The Soviets contributed towards building a functioning society. The 20-year US occupation of Afghanistan built a failed narco-trafficking state. Not only did the US-installed Kabul kleptocracy take advantage of the narcotics trade, the proceeds of this trafficking business were used in the 1980s by the CIA-backed mujahideen forces. It is a Hollywood myth that the Soviets were building an “empire” in Afghanistan — such myths assist the US in recycling tropes about regime change and “humanitarian intervention”. Due to rightward shifts in Moscow in the late 1980s, the Soviets withdrew their forces.
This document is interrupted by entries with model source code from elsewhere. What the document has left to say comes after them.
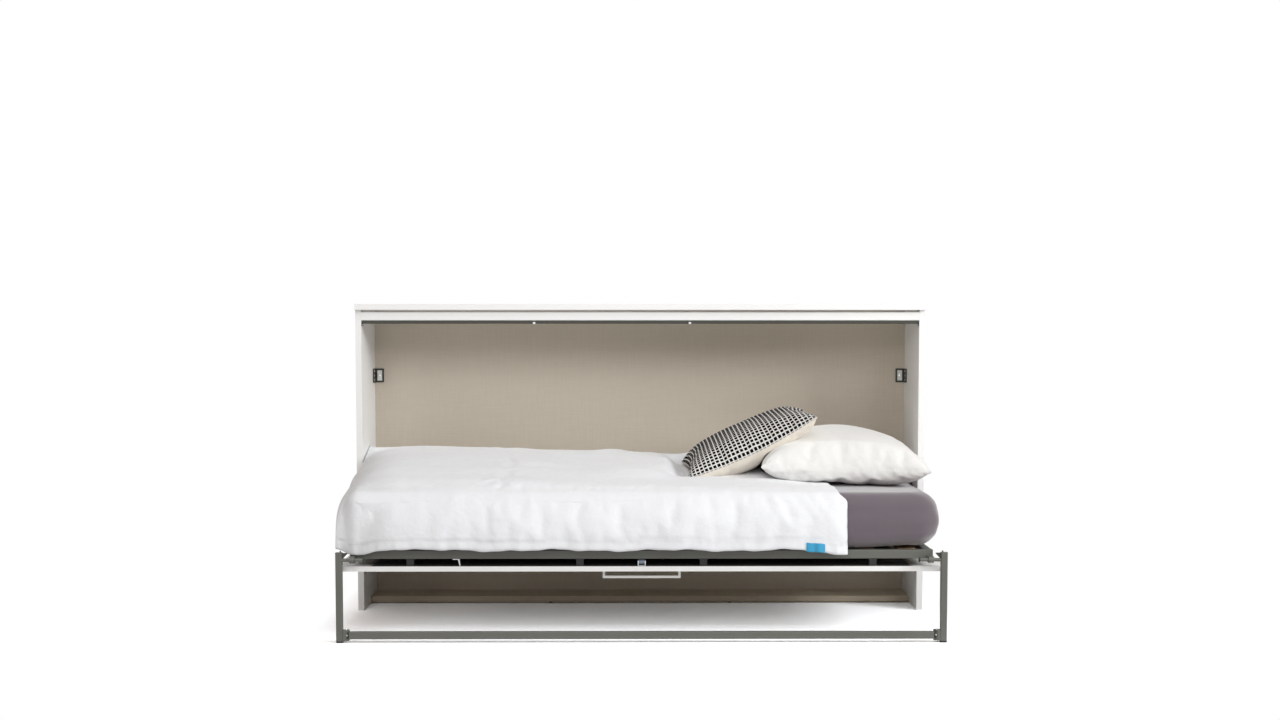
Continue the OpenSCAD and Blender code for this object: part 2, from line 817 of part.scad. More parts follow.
// Roller between two cheeks in the gap under the front rail
roller_y = frame_y + roller_r + 1;
roller_z = panel_top + frame_gap / 2 + 1;
pin_small = 2.5;
module roller_bracket() {
    half = roller_l / 2 + slack;
    base = 2;
    color("silver") placed() union() {
        block([-half - cheek_t, roller_y - roller_r, panel_top],
              [half + cheek_t, roller_y + roller_r + 10, panel_top + base]);
        both_sides() {
            block([half, roller_y - roller_r * 0.8, panel_top],
                  [half + cheek_t, roller_y + roller_r * 0.8, roller_z]);
            bar_x(half, half + cheek_t, roller_y, roller_z, roller_r * 0.8);
        }
        bar_x(-half, half, roller_y, roller_z, pin_small);
    }
}
module centre_roller() {
    color("lightsteelblue") placed() difference() {
        bar_x(-roller_l / 2, roller_l / 2, roller_y, roller_z, roller_r);
        bar_x(-roller_l, roller_l, roller_y, roller_z, pin_small + run_clear);
    }
}

// Soft goods

// Ring of a rounded rectangle at height z, n points a quarter
function plan_ring(hx, hy, r, z, n) = [
    for (q = [0 : 3], k = [0 : n]) let (
        a = q * 90 + k * 90 / n,
        sx = (q == 0 || q == 3) ? 1 : -1,
        sy = q < 2 ? 1 : -1
    ) [sx * (hx - r) + r * cos(a), sy * (hy - r) + r * sin(a), z]
];

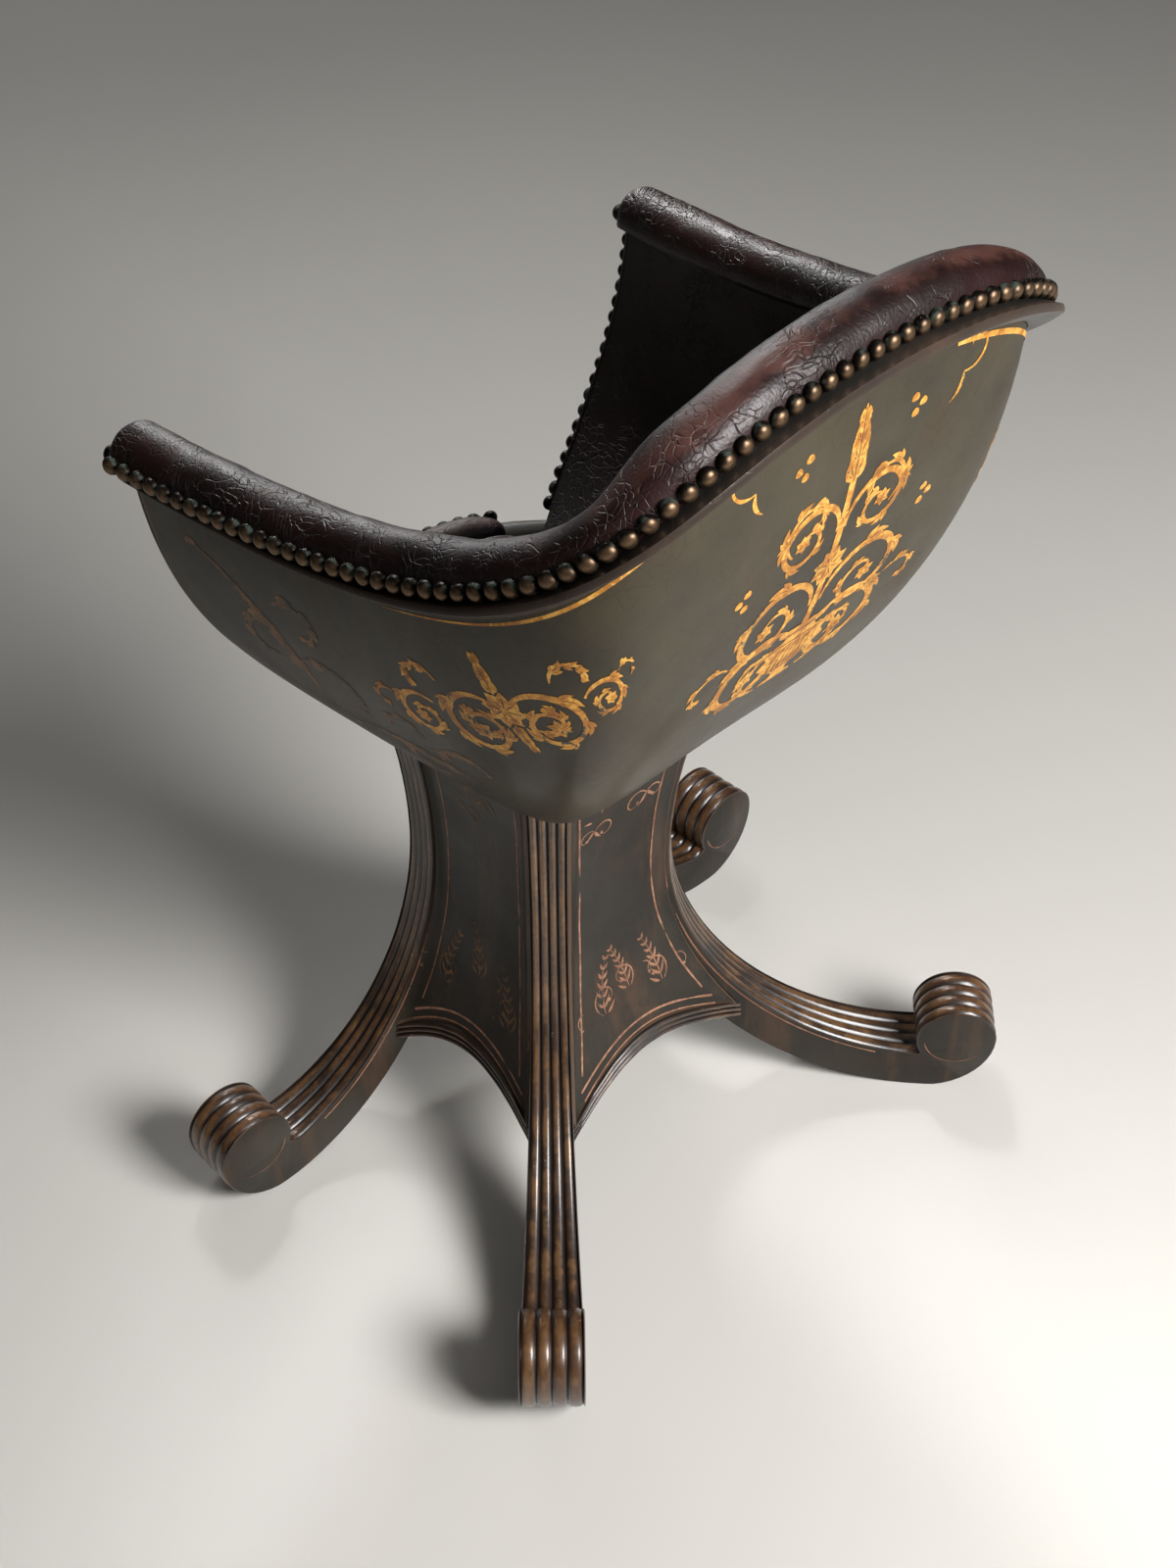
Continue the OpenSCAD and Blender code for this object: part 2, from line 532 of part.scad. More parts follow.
back_left_leg();
back_right_leg();
front_left_leg();
front_right_leg();
back_panel();
front_panel();
left_panel();
right_panel();
back_arch();
front_arch();
left_arch();
right_arch();
column_top_plate();
column_brace();
seat_board();
board_screws();
seat_shell();
front_apron();
rim_moulding();
inner_lining();
seat_pad();
rim_roll();
left_arm_binding();
right_arm_binding();
front_roll();
left_rim_nails();
right_rim_nails();
back_nail();
left_arm_nails();
right_arm_nails();
front_nails();
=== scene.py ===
import bisect
import math
import random

import bmesh
import bpy
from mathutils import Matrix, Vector, noise
from mathutils.bvhtree import BVHTree


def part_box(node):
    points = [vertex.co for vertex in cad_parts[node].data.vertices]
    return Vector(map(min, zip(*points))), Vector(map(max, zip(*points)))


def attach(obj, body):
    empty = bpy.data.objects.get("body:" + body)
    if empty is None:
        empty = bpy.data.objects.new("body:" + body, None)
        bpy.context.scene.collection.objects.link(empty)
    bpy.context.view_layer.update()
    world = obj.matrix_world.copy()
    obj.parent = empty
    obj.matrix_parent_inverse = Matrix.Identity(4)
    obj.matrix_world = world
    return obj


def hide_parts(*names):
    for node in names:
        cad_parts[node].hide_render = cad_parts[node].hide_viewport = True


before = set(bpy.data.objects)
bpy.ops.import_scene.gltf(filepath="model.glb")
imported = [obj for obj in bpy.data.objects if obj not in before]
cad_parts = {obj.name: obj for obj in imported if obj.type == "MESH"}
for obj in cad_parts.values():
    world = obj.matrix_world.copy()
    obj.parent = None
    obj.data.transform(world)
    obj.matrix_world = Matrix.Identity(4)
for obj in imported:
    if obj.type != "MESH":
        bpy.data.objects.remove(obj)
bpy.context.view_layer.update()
random.seed(7)
print("frame loaded:", len(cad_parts), "nodes")

# measures shared by several pieces, in millimetres about the axis of the column
chair = {
    "rimEnds": [(224, -118, 594), (191, 263, 603), (221, 250, 739), (0, 250, 739)],
    "columnTop": 363, "waist": 235, "foot": (76, 82),
    "shellIn": 7, "shellDrop": 6, "shellThick": 10, "liningThick": 12, "belly": 1.35, "frontSet": 8,
    "armLean": 0.38, "armHold": 0.5, "armFore": 12, "armFrom": 0.9,
    "frontHeight": 390.5, "frontBow": 48, "frontPower": 2.5, "boardTop": 383,
    "fillLow": 0.3, "seatFill": 10, "seatFillFrom": 0.4,
    "rollWidth": 40, "rollHeight": 24, "rollEnd": 12, "lipHeight": 17, "lipOut": 13,
    "nailWidth": 11.2, "nailHeight": 4.5, "nailPitch": 11.5, "gap": 0.3,
}
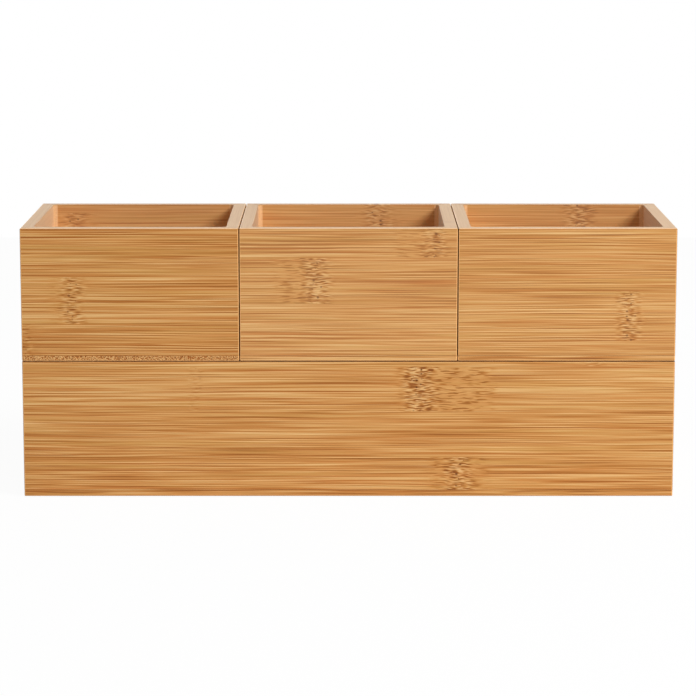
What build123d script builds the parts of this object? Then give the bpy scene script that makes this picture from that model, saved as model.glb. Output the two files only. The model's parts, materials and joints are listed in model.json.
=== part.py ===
"""Pen holder in flat-pressed bamboo: a long open tray with three square cups standing side by side on its rim.

Millimetres. The origin is the middle of the tray's underside, +X runs along the tray, the front looks
towards -Y and +Z is up.
"""

import os

from build123d import *

os.makedirs("parts", exist_ok=True)

# Cups: square boxes, all alike
cup_names = ("left_cup", "middle_cup", "right_cup")
cup_side = 100.0
cup_wall_height = 59.0
cup_wall_thickness = 6.0
cup_bottom_thickness = 2.5
cup_rim_rounding = 0.6
cup_gap = 0.2

# Tray: as long as the row of cups and as deep as one cup
tray_length = len(cup_names) * cup_side + (len(cup_names) - 1) * cup_gap
tray_depth = cup_side
tray_wall_height = 60.5
tray_wall_thickness = 6.0
tray_bottom_thickness = 3.0
tray_rim_rounding = 0.4

# Edges of every box
corner_rounding = 0.5
inner_corner_radius = 2.0
inner_rim_easing = 0.3
bottom_edge_easing = 0.4

# Directions in which a wall runs when its outer face is looked at, keyed by the side it closes
wall_runs = {"front": (1, 0, 0), "right": (0, 1, 0), "back": (-1, 0, 0), "left": (0, -1, 0)}


def make_wall(box_name, side, centre_x, foot_z, length, depth, thickness, height, rim_rounding):
    """Cut one mitred wall board out of the box's ring of four walls."""
    run, reach = (length, depth) if side in ("front", "back") else (depth, length)
    mitre_start = -thickness
    mitre_end = thickness + inner_corner_radius
    plane = Plane(origin=(centre_x, 0, foot_z), x_dir=wall_runs[side], z_dir=(0, 0, 1))
    with BuildPart() as wall:
        with BuildSketch(plane):
            Rectangle(run, reach)
            RectangleRounded(run - 2 * thickness, reach - 2 * thickness, inner_corner_radius,
                             mode=Mode.SUBTRACT)
        extrude(amount=height)
        rim = wall.faces().sort_by(Axis.Z)[-1]
        fillet(rim.outer_wire().edges(), rim_rounding)
        rim = wall.faces().sort_by(Axis.Z)[-1]
        chamfer(rim.inner_wires()[0].edges(), inner_rim_easing)
        with BuildSketch(plane):
            RectangleRounded(run, reach, corner_rounding)
            with BuildLine():
                Polyline(
                    (-run / 2 + mitre_start, -reach / 2 + mitre_start),
                    (run / 2 - mitre_start, -reach / 2 + mitre_start),
                    (run / 2 - mitre_end, -reach / 2 + mitre_end),
                    (-run / 2 + mitre_end, -reach / 2 + mitre_end),
                    close=True,
                )
            make_face(mode=Mode.INTERSECT)
        extrude(amount=height, mode=Mode.INTERSECT)
    wall.part.label = f"{box_name}_{side}_wall"
    export_step(wall.part, f"parts/{wall.part.label}.step")


def make_bottom_board(box_name, centre_x, foot_z, length, depth, thickness):
    """Make the board that closes a box from below and ends flush with the outside of its walls."""
    with BuildPart() as board:
        with BuildSketch(Plane(origin=(centre_x, 0, foot_z))):
            Rectangle(length, depth)
        extrude(amount=thickness)
        chamfer(board.faces().sort_by(Axis.Z)[0].edges(), bottom_edge_easing)
        with BuildSketch(Plane(origin=(centre_x, 0, foot_z))):
            RectangleRounded(length, depth, corner_rounding)
        extrude(amount=thickness, mode=Mode.INTERSECT)
    board.part.label = f"{box_name}_bottom_board"
    export_step(board.part, f"parts/{board.part.label}.step")


def make_box(box_name, centre_x, foot_z, length, depth, bottom_thickness, wall_thickness, wall_height, rim_rounding):
    """Make one open box: a bottom board with four mitred walls standing on it."""
    make_bottom_board(box_name, centre_x, foot_z, length, depth, bottom_thickness)
    wall_foot_z = foot_z + bottom_thickness
    for side in wall_runs:
        make_wall(box_name, side, centre_x, wall_foot_z, length, depth, wall_thickness, wall_height, rim_rounding)


# The tray stands on the table and the cups stand on the tray's rim
make_box("tray", 0, 0, tray_length, tray_depth, tray_bottom_thickness, tray_wall_thickness, tray_wall_height,
         tray_rim_rounding)
cup_foot_z = tray_bottom_thickness + tray_wall_height
for index, cup_name in enumerate(cup_names):
    cup_x = (index - (len(cup_names) - 1) / 2) * (cup_side + cup_gap)
    make_box(cup_name, cup_x, cup_foot_z, cup_side, cup_side, cup_bottom_thickness, cup_wall_thickness,
             cup_wall_height, cup_rim_rounding)
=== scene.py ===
import json
import math
import random
from collections import namedtuple

import bmesh
import bpy
from bpy.props import FloatProperty, FloatVectorProperty, IntProperty, PointerProperty
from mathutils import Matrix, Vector, noise

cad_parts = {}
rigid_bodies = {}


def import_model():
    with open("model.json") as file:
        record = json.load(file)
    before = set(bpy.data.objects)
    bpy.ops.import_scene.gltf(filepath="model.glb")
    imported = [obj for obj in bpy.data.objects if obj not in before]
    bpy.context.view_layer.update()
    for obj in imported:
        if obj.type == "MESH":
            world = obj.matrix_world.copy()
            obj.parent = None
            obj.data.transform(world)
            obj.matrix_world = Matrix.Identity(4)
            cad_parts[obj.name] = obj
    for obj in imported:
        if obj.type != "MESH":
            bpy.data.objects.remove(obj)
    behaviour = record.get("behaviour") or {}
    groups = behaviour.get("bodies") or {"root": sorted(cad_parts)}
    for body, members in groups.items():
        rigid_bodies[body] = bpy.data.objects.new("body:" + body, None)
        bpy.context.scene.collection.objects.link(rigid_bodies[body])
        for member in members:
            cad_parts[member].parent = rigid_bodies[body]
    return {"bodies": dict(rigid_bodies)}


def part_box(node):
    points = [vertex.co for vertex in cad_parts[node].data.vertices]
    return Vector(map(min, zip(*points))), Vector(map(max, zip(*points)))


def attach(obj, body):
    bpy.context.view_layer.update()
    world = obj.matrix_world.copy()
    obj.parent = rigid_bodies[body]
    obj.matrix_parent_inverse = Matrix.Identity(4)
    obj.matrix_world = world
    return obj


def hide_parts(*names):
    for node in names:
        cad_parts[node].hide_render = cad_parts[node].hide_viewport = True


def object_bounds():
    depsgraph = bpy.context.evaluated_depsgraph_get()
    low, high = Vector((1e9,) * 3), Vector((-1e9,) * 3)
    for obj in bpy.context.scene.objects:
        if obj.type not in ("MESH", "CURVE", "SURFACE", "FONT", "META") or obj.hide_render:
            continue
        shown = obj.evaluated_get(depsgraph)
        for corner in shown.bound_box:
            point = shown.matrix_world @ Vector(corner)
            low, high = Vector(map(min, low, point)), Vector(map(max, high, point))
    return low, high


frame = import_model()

bl_info = {
    "name": "Bamboo Pen Holder",
    "version": (1, 0, 0),
    "blender": (4, 5, 0),
    "location": "3D View > Sidebar > Pen Holder",
    "description": "Models a pen holder of bamboo boards: a long tray with three square cups standing on it",
    "category": "Add Mesh",
}

CAD_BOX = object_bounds()
MM = 0.001
OUTWARD = {
    "front": Vector((0, -1, 0)),
    "right": Vector((1, 0, 0)),
    "back": Vector((0, 1, 0)),
    "left": Vector((-1, 0, 0)),
}
BOXES = list(frame["bodies"])
CUPS = [name for name in BOXES if name != "tray"]

# How strong the grain is, how much soft sheen there is at low angles and how much the surface shines.
Surface = namedtuple("Surface", "contrast sheen shine")
LACQUERED = Surface(1.07, 0.1, 0.2)
BARE = Surface(0.7, 0.9, 0.3)
DULL = Surface(1.07, 0.0, 0.0)

# Some boxes are painted slightly paler than the left cup: partly the tone of their bamboo, partly a painted
# reflection of the soft light on the right.
BOX_PALENESS = {"left_cup": 0.01, "middle_cup": 0.075, "right_cup": 0.045, "tray": 0.015}

# A node mark crosses one strip of bamboo, from low to high. Its pits lie at along, and the fibres beside
# them are broken up as far as reach_back on one side and reach_on on the other. All but strength are in mm.
NodeMark = namedtuple("NodeMark", "along low high reach_back reach_on strength")

# What a node mark does to the grain: how far it pulls the fibres aside in mm, how broken they are, how near
# the column of pits is, the pits themselves and the pale wood between them.
EFFECTS = ("Shift", "Broken", "Near", "Pits", "Lips")

# What each face notes as an attribute of its mesh, for the materials to read: its tone with painted light
# and shade, and its painted edge highlight.
FACE_NOTES = ("tone_and_painted_light", "highlight")

# What every group that draws a board's grain is told.
BOARD_INPUTS = ("Place", "Seed", "Strip width", "Seam", "Tone_and_painted_light", "Highlight")

# How squarely a face looks in a direction: 1 is straight that way, 0.7 is 45 degrees off and 0 is sideways.
SQUARE = 0.9995
HALFWAY = 0.7
MAINLY_INWARD = 0.65
HARDLY = 0.05

# Strips lie side by side in a board: width of a strip, and where one seam between two strips is, in mm.
Strips = namedtuple("Strips", "width seam")

SEEN_STRIPS = {
    "tray_front_wall": Strips(21.2, 39.9),
    "left_cup_front_wall": Strips(21.9, 80.7),
    "middle_cup_front_wall": Strips(21.4, 90.1),
    "right_cup_front_wall": Strips(23.3, 96.1),
    "left_cup_bottom_board": Strips(21.4, -84.2),
    "left_cup_back_wall": Strips(21.3, 121.0),
    "right_cup_back_wall": Strips(21.3, 104.0),
}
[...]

Ironically, and perhaps understandably, it is Russia along with China and Iran, who are stepping up to provide stability in the new Taliban-ruled Afghanistan. In the late 1980s and early ‘90s, the last Communist president of Afghanistan, the late Dr Mohammad Najibullah, proposed a national reconciliation policy, involving multiparty elections, including non-Communist politicians in any new government, and a reconciliation between the Pashtuns and various ethnic minorities. This proposal was never implemented — resigning in 1992, Najibullah was brutally murdered by the Taliban in 1996.

The US “war on terror” — ostensibly begun to demolish Al Qaeda in Afghanistan — was portrayed as a just, legally-sanctioned response to the September 11, 2001 terrorist atrocity. This rationale stands exposed as utterly hypocritical. After the trillions of dollars spent on fighting in and occupying Afghanistan, it is time to dispense with deceitful claims about waging a “good war”. Wars of imperial conquest always end in defeat.

US President Joe Biden has the opportunity to learn from this military defeat, and abandon “regime change” policies that have led to so much death and destruction. As an initial step, it is necessary to hold the political and military leaders of the US (and their allies) accountable for the crimes they have committed in Afghanistan.